What you will do →
Return the full material exactly.
+++ Available data +++
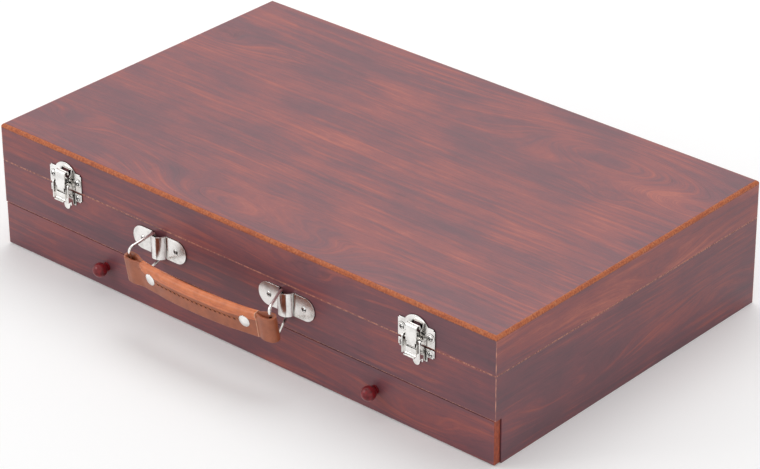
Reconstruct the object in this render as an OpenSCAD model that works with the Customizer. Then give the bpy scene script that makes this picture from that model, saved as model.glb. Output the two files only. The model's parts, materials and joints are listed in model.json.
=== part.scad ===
// Brush box with a hinged lid, a full-width drawer, two draw latches and a strap handle.
// Millimetres. Origin at the middle of the footprint, on the floor. Front faces -Y.

/* [Box] */
// Overall width, left to right
box_w = 420; // [360:5:520]
// Overall depth, front to back
box_d = 258; // [200:2:330]
// Height of the lower case, floor to lid seam
case_h = 61.5; // [58:0.5:90]
// Height of the lid walls, below the top panel
lid_wall_h = 23.6; // [21:0.2:40]
// Thickness of the lid's top panel
top_t = 3; // [2:0.5:5]
// Thickness of the wall boards
wall_t = 6; // [5:0.5:8]
// Open seam between the lid and the case
seam_gap = 0.3; // [0.1:0.1:0.6]
// Round-over along the top panel's edges
top_round = 2.4; // [1:0.2:2.8]
// Thickness of the thin inner panels
panel_t = 3; // [2.4:0.2:4]
// Depth of the grooves that hold the thin panels
groove_d = 3; // [2:0.5:4]

/* [Drawer] */
// Height of the drawer zone, floor to front rail
drawer_zone_h = 31; // [26:0.5:36]
// Thickness of the drawer front
drawer_front_t = 5; // [4:0.5:7]
// Gap above, below and behind the drawer front
drawer_gap = 0.6; // [0.4:0.1:1.2]
// How far the drawer front's ends stop short of the sides
drawer_inset = 0.8; // [0.4:0.1:1.5]
// Thickness of the drawer's side and back boards
drawer_t = 5; // [4:0.5:6]
// Play beside the drawer
drawer_play = 0.8; // [0.4:0.1:1.5]
// Play between the drawer and the bottom panel
drawer_lift = 0.3; // [0.2:0.1:0.6]
// Distance between the two drawer knobs
knob_spacing = 232; // [160:2:280]
// Diameter of a knob's ball
knob_ball_d = 9.8; // [8:0.2:14]

/* [Partitions] */
// Height of the partitions in the upper compartment
divider_h = 20; // [15:1:22]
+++
Result →
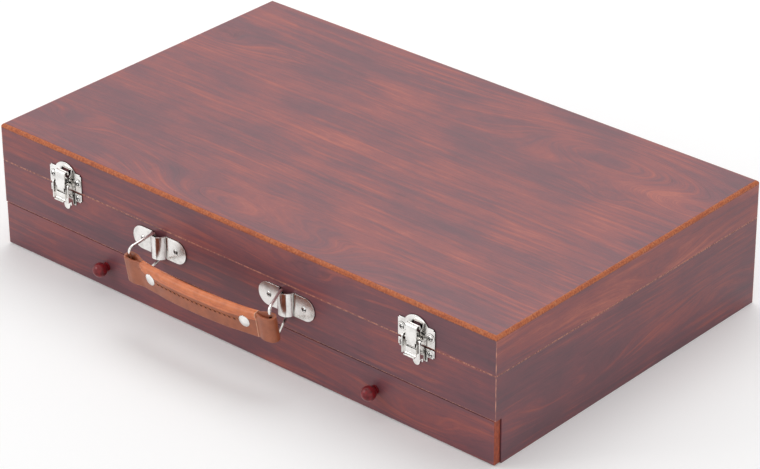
Reconstruct the object in this render as an OpenSCAD model that works with the Customizer. Then give the bpy scene script that makes this picture from that model, saved as model.glb. Output the two files only. The model's parts, materials and joints are listed in model.json.
=== part.scad ===
// Brush box with a hinged lid, a full-width drawer, two draw latches and a strap handle.
// Millimetres. Origin at the middle of the footprint, on the floor. Front faces -Y.

/* [Box] */
// Overall width, left to right
box_w = 420; // [360:5:520]
// Overall depth, front to back
box_d = 258; // [200:2:330]
// Height of the lower case, floor to lid seam
case_h = 61.5; // [58:0.5:90]
// Height of the lid walls, below the top panel
lid_wall_h = 23.6; // [21:0.2:40]
// Thickness of the lid's top panel
top_t = 3; // [2:0.5:5]
// Thickness of the wall boards
wall_t = 6; // [5:0.5:8]
// Open seam between the lid and the case
seam_gap = 0.3; // [0.1:0.1:0.6]
// Round-over along the top panel's edges
top_round = 2.4; // [1:0.2:2.8]
// Thickness of the thin inner panels
panel_t = 3; // [2.4:0.2:4]
// Depth of the grooves that hold the thin panels
groove_d = 3; // [2:0.5:4]

/* [Drawer] */
// Height of the drawer zone, floor to front rail
drawer_zone_h = 31; // [26:0.5:36]
// Thickness of the drawer front
drawer_front_t = 5; // [4:0.5:7]
// Gap above, below and behind the drawer front
drawer_gap = 0.6; // [0.4:0.1:1.2]
// How far the drawer front's ends stop short of the sides
drawer_inset = 0.8; // [0.4:0.1:1.5]
// Thickness of the drawer's side and back boards
drawer_t = 5; // [4:0.5:6]
// Play beside the drawer
drawer_play = 0.8; // [0.4:0.1:1.5]
// Play between the drawer and the bottom panel
drawer_lift = 0.3; // [0.2:0.1:0.6]
// Distance between the two drawer knobs
knob_spacing = 232; // [160:2:280]
// Diameter of a knob's ball
knob_ball_d = 9.8; // [8:0.2:14]

/* [Partitions] */
// Height of the partitions in the upper compartment
divider_h = 20; // [15:1:22]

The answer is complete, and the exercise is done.